=== Task instructions ===
Word for word, restate the lines from the start of the data below through the line containing "obj.data = obj.data.copy()".

=== Data listing ===

▶

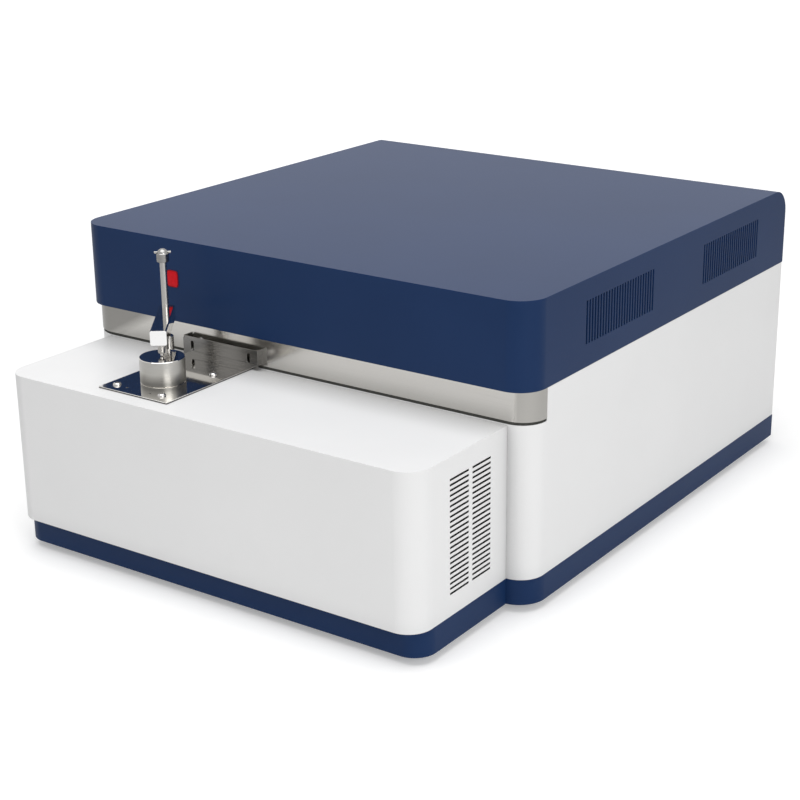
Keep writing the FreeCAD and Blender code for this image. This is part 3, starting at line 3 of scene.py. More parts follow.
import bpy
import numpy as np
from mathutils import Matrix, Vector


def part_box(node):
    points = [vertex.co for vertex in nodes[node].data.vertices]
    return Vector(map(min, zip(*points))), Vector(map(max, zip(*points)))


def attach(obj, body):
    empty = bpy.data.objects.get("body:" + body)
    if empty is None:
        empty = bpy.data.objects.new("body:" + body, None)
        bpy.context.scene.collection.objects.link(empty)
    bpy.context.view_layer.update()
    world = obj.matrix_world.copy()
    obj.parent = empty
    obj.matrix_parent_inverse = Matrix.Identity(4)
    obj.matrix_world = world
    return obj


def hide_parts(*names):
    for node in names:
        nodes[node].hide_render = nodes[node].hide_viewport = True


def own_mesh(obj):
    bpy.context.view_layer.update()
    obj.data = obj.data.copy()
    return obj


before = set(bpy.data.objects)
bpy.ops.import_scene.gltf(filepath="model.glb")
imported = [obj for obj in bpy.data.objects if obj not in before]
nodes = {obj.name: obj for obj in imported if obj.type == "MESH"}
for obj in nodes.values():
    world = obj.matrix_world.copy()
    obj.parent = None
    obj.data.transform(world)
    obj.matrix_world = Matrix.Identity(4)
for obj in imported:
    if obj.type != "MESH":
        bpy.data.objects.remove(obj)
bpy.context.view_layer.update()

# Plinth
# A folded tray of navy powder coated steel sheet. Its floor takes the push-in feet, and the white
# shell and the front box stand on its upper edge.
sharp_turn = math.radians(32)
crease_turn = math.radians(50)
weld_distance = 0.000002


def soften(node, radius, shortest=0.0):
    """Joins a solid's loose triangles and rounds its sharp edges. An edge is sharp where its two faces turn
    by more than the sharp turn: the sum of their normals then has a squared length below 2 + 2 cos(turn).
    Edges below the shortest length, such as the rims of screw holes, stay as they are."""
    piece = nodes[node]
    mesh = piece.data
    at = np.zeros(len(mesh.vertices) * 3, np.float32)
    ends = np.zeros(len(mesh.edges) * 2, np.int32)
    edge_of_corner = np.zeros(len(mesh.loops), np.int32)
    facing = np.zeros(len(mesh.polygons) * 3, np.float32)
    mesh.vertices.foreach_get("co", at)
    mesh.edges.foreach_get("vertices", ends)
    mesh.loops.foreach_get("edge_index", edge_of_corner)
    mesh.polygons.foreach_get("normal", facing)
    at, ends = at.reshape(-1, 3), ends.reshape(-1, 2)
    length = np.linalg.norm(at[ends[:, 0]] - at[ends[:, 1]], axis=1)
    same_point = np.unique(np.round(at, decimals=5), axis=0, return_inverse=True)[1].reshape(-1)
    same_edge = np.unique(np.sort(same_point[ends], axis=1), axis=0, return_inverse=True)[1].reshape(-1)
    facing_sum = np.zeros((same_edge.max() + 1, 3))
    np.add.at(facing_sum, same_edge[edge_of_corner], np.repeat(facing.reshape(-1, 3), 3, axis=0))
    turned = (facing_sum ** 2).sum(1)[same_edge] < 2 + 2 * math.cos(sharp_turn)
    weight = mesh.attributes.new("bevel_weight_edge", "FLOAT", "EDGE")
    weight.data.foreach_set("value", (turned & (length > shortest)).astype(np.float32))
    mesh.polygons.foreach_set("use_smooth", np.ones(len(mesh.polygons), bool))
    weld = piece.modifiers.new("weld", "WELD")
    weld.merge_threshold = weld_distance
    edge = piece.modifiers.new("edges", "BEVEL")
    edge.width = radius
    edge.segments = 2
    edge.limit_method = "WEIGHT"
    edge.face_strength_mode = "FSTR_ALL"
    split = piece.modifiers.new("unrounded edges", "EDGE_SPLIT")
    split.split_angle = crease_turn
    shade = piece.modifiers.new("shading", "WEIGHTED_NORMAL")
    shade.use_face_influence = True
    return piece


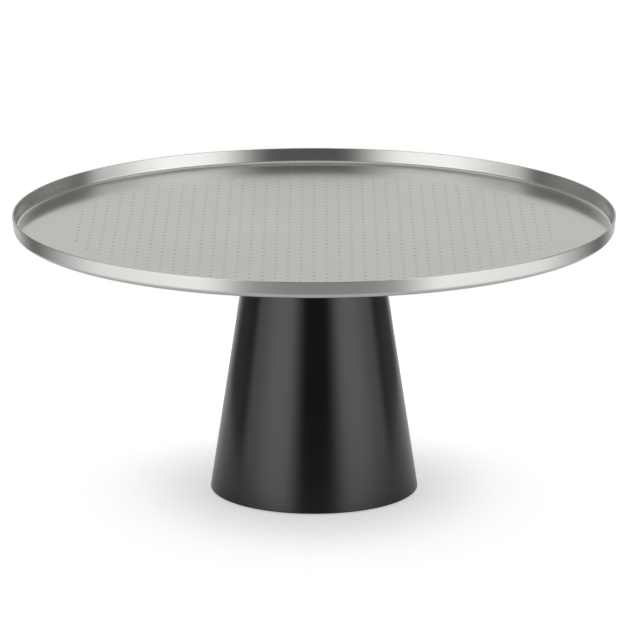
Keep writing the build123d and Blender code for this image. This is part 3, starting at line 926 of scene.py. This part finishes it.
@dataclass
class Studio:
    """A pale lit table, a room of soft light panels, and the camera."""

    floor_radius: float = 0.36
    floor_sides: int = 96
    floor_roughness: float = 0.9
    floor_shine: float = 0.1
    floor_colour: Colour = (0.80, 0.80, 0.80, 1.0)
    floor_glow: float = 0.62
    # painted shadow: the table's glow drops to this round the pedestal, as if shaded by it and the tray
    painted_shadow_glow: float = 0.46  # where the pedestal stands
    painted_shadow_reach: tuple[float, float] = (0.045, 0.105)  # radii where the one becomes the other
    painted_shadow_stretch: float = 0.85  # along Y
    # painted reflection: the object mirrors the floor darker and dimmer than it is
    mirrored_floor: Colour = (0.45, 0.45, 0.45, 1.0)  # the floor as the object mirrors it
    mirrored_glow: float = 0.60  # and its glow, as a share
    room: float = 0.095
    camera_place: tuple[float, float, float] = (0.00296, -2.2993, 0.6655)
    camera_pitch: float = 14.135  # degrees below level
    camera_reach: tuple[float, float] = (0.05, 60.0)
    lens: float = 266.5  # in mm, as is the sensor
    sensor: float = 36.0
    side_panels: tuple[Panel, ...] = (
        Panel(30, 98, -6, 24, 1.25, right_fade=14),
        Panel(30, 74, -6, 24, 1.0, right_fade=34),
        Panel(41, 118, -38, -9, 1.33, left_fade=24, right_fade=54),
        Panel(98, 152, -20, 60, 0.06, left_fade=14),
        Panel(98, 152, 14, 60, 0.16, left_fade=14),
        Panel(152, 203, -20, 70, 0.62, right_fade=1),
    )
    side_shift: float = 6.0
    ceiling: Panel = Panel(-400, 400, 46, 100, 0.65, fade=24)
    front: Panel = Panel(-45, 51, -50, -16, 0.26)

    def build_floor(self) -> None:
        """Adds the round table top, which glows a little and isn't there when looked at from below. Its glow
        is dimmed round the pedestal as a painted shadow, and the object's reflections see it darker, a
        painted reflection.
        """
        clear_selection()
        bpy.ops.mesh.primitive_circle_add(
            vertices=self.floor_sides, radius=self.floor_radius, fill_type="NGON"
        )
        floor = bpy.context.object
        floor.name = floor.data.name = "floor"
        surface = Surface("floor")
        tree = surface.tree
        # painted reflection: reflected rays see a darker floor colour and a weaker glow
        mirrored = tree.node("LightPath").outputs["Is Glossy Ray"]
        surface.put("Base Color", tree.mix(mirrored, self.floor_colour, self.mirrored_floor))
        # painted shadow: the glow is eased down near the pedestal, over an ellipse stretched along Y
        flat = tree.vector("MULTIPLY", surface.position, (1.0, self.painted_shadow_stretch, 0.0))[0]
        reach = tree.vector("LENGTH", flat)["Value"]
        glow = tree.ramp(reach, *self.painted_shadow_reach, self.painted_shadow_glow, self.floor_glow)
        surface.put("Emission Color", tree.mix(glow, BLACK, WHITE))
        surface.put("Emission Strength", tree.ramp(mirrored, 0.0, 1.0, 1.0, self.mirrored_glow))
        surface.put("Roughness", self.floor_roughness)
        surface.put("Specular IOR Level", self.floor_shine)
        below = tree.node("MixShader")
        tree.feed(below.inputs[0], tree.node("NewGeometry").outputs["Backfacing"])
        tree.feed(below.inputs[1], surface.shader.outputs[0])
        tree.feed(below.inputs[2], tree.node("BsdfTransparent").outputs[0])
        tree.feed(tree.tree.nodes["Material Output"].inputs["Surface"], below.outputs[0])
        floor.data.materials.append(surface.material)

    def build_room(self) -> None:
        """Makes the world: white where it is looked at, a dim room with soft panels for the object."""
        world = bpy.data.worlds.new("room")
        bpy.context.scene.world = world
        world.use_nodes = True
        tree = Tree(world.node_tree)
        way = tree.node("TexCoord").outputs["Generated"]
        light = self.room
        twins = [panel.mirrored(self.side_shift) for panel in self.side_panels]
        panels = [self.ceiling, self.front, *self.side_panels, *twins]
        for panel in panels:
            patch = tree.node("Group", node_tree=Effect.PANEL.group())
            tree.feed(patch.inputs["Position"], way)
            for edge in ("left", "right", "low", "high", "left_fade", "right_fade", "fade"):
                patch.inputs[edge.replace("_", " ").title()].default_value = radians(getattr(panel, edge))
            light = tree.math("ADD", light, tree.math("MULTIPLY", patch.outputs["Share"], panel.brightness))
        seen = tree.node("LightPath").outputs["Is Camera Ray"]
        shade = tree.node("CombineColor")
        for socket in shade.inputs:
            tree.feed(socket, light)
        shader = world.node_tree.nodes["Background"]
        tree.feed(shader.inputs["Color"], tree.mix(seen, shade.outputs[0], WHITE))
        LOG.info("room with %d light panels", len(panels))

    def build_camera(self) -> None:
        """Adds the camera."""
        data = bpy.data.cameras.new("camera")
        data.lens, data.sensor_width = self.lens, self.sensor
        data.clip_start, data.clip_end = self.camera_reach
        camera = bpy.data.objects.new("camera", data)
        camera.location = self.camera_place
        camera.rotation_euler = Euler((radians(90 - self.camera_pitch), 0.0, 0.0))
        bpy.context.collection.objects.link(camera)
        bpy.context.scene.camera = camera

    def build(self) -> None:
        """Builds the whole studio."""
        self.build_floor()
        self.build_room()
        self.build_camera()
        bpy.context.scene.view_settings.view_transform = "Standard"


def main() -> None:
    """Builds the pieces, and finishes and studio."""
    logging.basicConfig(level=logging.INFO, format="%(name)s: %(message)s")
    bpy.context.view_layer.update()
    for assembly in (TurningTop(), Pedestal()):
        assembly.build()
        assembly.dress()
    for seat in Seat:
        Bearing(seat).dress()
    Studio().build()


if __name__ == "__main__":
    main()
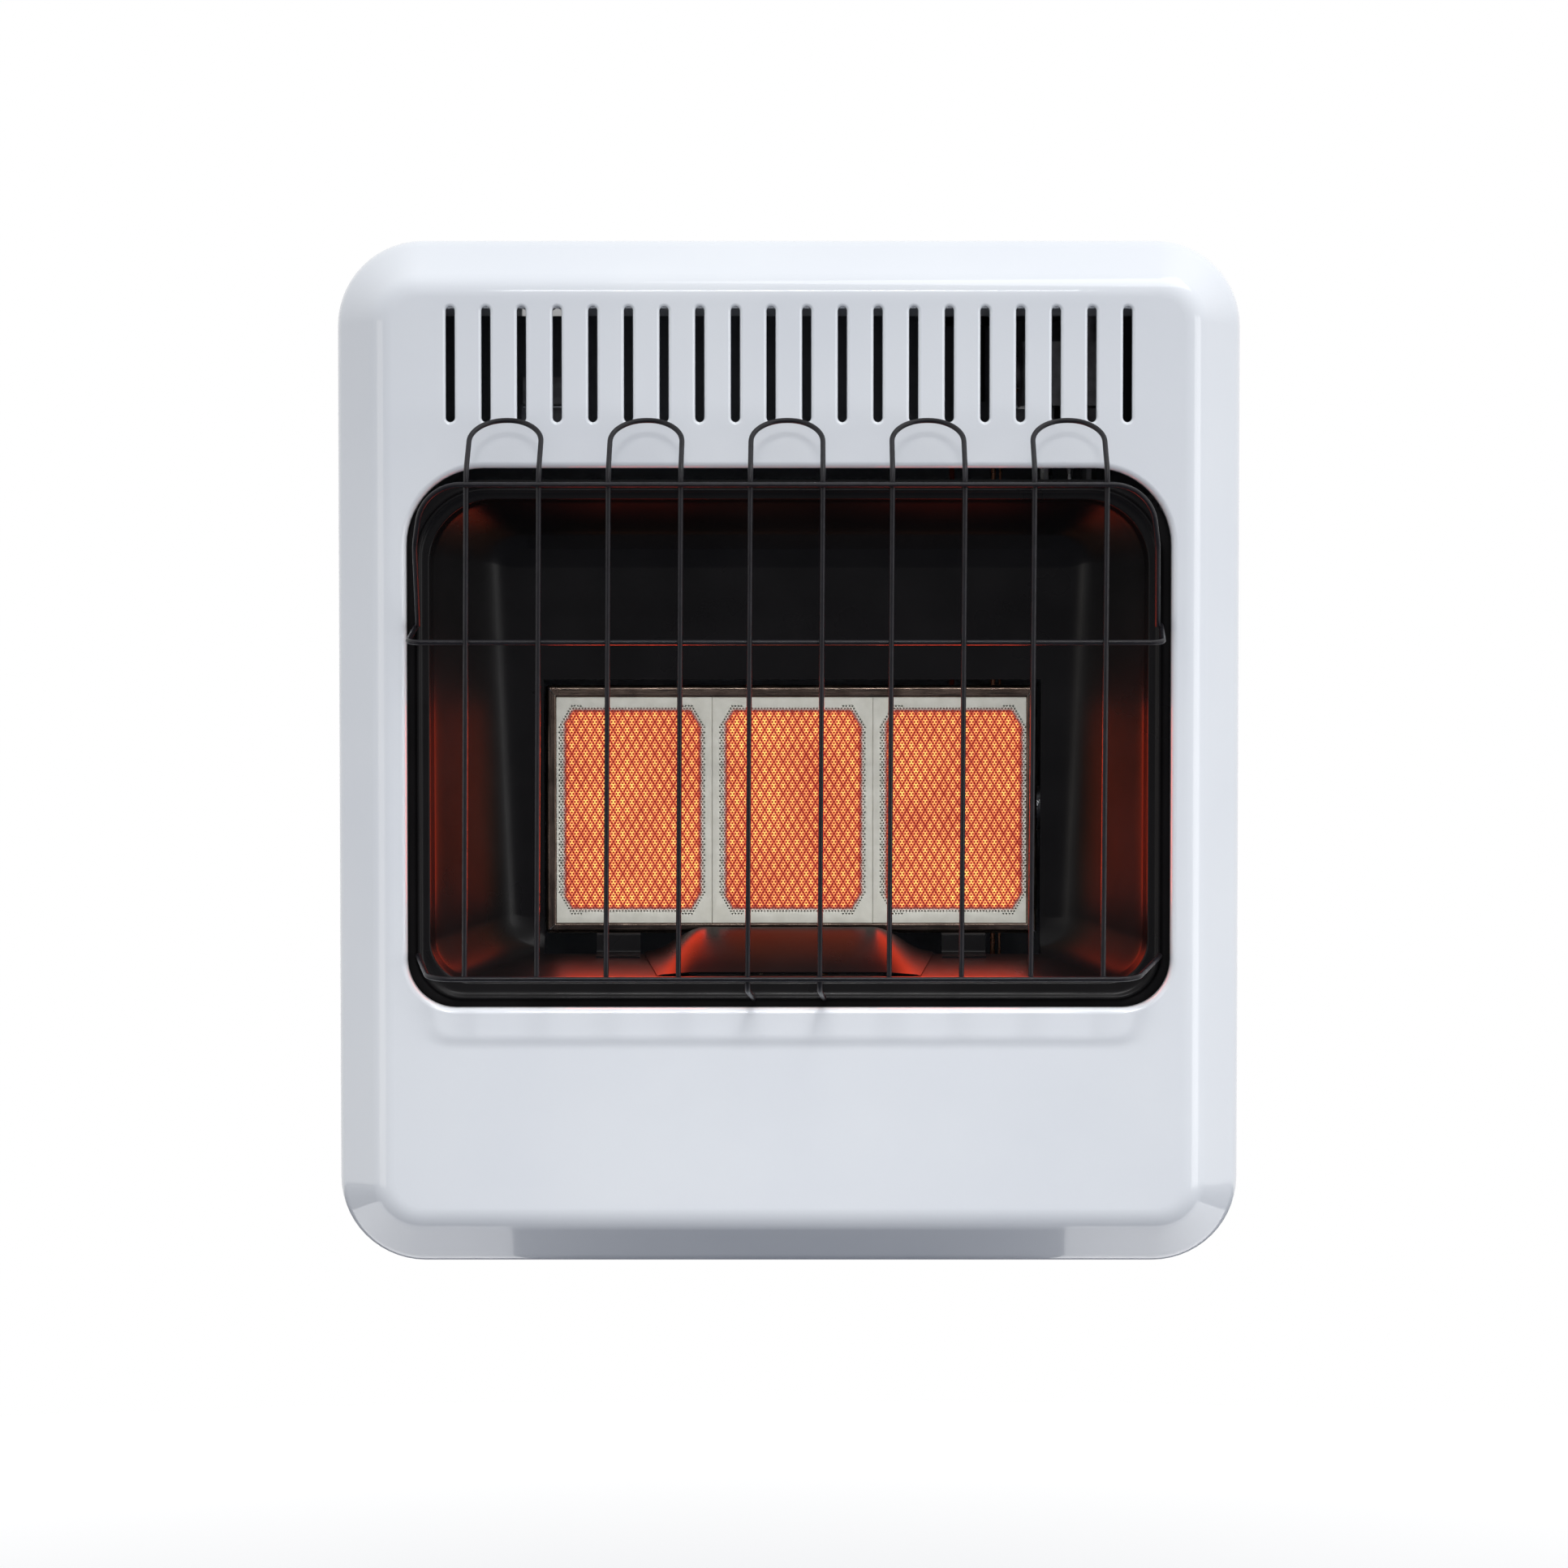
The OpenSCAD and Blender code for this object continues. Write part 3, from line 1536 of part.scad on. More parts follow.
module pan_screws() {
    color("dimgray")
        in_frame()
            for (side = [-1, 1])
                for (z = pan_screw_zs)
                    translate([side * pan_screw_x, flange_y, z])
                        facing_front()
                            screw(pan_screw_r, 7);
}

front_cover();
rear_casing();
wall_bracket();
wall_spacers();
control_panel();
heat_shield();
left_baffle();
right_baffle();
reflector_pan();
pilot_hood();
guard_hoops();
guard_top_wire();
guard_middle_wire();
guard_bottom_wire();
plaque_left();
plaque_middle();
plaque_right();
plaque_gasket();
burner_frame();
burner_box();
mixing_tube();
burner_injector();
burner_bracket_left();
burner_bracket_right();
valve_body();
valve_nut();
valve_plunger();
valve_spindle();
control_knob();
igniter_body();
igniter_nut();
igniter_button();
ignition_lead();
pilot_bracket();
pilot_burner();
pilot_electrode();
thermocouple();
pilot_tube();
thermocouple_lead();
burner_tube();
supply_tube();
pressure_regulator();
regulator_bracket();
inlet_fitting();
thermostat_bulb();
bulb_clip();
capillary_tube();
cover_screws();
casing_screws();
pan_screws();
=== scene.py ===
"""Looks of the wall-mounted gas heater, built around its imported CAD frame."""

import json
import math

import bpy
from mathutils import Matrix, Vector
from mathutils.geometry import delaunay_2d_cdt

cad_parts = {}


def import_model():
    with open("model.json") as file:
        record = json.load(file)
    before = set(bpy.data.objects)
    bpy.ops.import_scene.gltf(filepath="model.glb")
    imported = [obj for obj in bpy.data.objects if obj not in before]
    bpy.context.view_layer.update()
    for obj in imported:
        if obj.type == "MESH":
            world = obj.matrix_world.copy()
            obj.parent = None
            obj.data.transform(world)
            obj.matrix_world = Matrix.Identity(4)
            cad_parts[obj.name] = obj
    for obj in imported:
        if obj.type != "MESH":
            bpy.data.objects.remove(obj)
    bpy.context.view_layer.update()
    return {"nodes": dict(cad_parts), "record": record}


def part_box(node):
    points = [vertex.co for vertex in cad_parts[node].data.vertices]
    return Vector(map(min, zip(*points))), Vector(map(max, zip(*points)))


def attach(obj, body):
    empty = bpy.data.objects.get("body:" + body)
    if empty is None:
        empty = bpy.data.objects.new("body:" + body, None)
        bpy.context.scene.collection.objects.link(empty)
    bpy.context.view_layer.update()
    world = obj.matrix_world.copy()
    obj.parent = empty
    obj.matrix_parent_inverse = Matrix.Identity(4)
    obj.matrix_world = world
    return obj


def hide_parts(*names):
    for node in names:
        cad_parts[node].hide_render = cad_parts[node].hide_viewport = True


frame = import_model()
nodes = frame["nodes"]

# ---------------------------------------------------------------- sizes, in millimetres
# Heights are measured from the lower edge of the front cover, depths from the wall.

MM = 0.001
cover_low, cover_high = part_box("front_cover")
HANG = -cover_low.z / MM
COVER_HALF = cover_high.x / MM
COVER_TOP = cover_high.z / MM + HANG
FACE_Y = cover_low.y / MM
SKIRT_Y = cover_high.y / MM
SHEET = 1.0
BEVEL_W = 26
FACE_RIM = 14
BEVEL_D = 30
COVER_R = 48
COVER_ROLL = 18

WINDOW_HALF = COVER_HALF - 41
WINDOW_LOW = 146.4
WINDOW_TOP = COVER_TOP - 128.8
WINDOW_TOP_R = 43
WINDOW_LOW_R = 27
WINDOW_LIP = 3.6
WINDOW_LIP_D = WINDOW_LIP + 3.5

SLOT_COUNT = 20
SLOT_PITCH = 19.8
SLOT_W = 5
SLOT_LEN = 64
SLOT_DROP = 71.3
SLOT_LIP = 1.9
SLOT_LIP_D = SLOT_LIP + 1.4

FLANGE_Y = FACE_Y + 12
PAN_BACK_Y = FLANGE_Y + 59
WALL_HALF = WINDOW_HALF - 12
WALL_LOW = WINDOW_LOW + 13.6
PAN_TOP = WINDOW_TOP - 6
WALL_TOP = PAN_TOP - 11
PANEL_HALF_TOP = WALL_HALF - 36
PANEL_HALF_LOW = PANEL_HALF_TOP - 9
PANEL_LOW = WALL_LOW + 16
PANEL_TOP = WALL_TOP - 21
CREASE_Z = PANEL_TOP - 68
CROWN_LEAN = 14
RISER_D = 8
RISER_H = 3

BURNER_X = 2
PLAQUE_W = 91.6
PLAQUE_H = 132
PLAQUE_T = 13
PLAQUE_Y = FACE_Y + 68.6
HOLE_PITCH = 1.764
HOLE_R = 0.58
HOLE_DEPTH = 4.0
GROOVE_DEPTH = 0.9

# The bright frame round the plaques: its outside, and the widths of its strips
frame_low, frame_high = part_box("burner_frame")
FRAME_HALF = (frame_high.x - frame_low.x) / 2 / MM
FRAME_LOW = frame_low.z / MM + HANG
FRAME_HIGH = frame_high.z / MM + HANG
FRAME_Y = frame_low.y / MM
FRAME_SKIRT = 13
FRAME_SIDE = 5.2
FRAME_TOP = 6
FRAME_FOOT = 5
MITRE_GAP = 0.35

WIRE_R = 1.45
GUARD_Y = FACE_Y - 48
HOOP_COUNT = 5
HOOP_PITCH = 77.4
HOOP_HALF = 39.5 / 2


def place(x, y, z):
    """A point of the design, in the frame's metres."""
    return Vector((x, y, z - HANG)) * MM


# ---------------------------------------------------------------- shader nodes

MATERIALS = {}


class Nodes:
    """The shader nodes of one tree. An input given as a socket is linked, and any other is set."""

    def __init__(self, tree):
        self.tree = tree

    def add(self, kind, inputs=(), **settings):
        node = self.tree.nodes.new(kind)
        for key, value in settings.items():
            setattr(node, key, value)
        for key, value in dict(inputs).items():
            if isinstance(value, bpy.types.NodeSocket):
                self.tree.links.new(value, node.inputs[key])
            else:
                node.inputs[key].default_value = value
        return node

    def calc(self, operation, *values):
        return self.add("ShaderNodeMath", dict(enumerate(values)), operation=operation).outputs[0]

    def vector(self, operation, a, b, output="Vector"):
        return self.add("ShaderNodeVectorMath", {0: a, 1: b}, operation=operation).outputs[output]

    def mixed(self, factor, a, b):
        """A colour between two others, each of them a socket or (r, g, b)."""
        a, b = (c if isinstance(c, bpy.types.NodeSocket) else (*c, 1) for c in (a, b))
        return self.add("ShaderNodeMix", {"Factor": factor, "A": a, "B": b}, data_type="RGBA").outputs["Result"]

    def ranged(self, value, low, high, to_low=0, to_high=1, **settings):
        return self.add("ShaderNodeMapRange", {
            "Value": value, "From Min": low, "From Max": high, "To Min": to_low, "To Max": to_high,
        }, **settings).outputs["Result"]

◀

=== Answer below ===
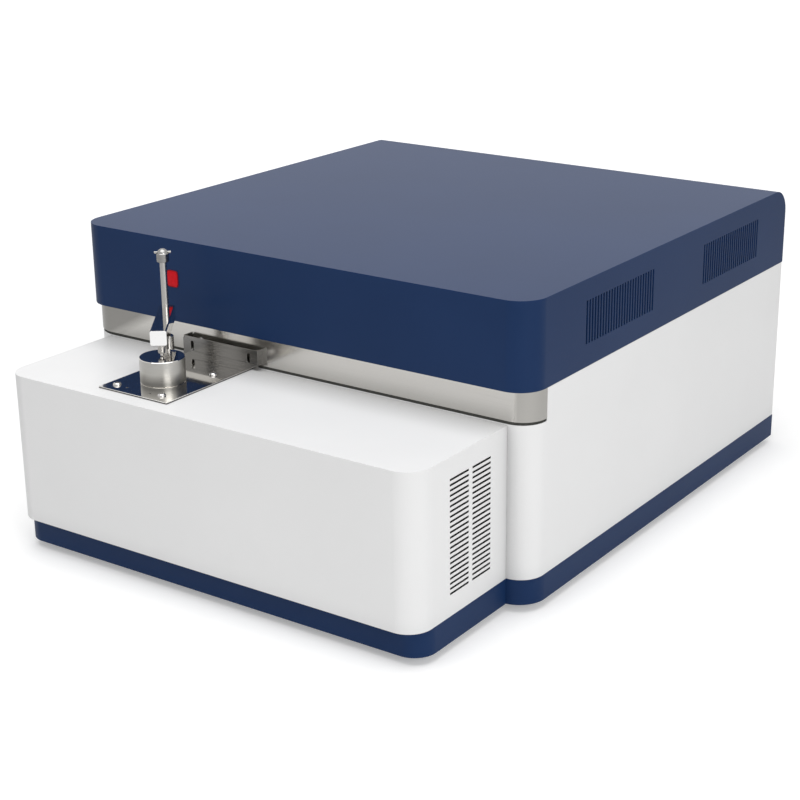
Keep writing the FreeCAD and Blender code for this image. This is part 3, starting at line 3 of scene.py. More parts follow.
import bpy
import numpy as np
from mathutils import Matrix, Vector


def part_box(node):
    points = [vertex.co for vertex in nodes[node].data.vertices]
    return Vector(map(min, zip(*points))), Vector(map(max, zip(*points)))


def attach(obj, body):
    empty = bpy.data.objects.get("body:" + body)
    if empty is None:
        empty = bpy.data.objects.new("body:" + body, None)
        bpy.context.scene.collection.objects.link(empty)
    bpy.context.view_layer.update()
    world = obj.matrix_world.copy()
    obj.parent = empty
    obj.matrix_parent_inverse = Matrix.Identity(4)
    obj.matrix_world = world
    return obj


def hide_parts(*names):
    for node in names:
        nodes[node].hide_render = nodes[node].hide_viewport = True


def own_mesh(obj):
    bpy.context.view_layer.update()
    obj.data = obj.data.copy()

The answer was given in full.